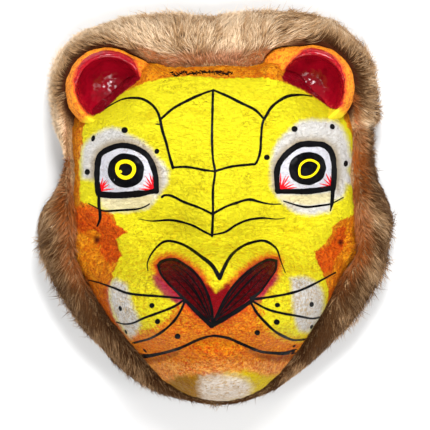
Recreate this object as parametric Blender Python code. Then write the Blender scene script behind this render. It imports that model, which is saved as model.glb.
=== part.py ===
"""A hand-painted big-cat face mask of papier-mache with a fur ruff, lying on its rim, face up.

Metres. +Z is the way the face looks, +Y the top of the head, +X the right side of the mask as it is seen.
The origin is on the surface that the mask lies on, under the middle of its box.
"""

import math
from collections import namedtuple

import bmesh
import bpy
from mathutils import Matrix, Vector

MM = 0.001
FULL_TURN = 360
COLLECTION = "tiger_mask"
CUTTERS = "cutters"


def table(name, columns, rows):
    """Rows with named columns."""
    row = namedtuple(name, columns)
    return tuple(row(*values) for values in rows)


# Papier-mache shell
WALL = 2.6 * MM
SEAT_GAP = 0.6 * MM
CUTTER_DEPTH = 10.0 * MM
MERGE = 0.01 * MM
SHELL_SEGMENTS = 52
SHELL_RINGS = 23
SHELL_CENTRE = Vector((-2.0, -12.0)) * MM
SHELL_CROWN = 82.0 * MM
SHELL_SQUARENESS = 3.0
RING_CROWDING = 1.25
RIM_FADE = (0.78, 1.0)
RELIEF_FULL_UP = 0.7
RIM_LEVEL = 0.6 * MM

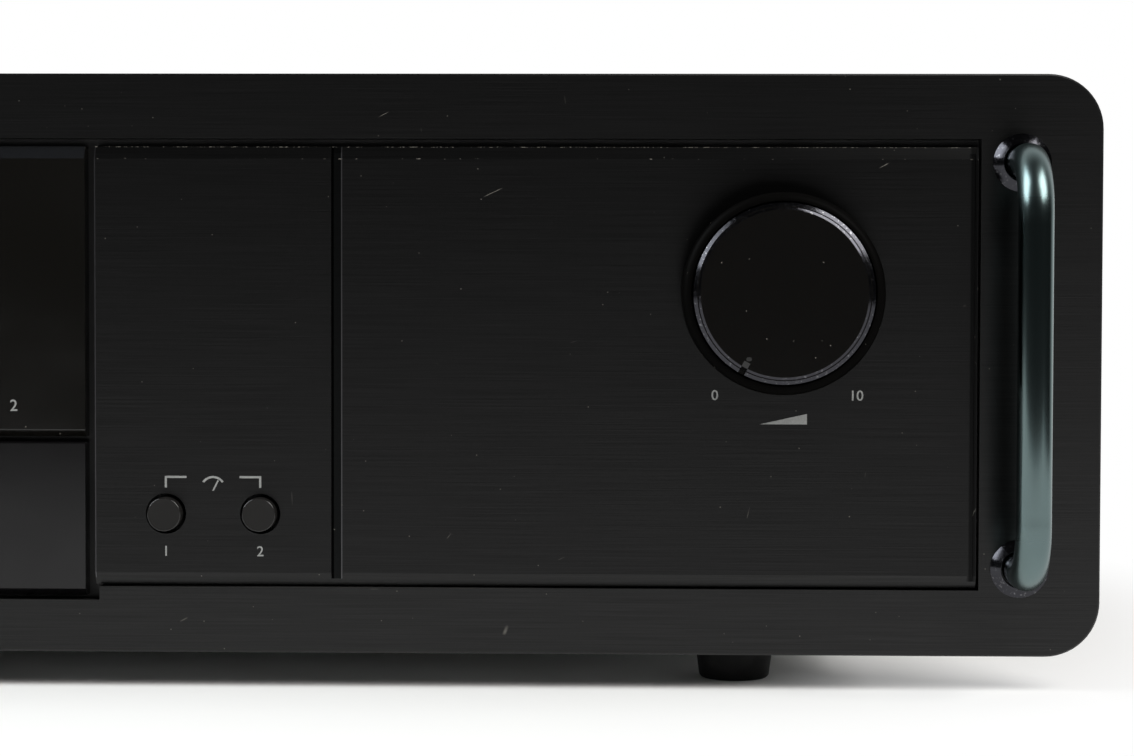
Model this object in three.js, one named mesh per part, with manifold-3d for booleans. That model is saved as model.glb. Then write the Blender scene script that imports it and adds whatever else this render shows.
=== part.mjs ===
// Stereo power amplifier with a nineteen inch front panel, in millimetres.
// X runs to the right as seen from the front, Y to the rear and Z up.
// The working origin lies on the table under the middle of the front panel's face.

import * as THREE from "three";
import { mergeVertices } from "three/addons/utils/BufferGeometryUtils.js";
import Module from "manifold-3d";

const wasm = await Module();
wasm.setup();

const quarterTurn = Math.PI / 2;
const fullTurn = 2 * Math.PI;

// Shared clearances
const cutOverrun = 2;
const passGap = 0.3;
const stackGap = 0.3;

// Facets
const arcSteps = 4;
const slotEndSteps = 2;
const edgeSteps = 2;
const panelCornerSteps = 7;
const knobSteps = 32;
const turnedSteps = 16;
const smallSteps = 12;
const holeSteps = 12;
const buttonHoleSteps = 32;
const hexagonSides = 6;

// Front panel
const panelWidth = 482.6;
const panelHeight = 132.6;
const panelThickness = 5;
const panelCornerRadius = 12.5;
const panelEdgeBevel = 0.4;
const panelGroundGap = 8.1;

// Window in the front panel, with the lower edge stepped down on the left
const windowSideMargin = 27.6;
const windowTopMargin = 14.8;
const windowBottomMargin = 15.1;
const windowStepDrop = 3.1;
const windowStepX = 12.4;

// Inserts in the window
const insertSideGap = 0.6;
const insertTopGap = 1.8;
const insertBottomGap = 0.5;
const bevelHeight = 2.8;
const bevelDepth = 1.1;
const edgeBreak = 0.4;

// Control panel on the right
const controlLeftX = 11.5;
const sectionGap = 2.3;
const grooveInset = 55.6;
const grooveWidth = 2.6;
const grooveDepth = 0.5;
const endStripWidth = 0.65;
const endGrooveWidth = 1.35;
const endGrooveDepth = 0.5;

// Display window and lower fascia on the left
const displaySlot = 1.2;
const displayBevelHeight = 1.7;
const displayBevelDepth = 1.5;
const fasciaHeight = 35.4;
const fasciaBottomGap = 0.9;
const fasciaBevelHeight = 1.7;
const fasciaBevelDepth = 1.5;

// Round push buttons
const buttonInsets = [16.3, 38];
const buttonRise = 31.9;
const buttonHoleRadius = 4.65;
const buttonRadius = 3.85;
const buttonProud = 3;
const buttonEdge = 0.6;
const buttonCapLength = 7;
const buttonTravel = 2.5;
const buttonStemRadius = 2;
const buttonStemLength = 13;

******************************

# Requirements
From the material given, work out how many lines hold the string "three"; state that number and nothing further.

# Expected answer
3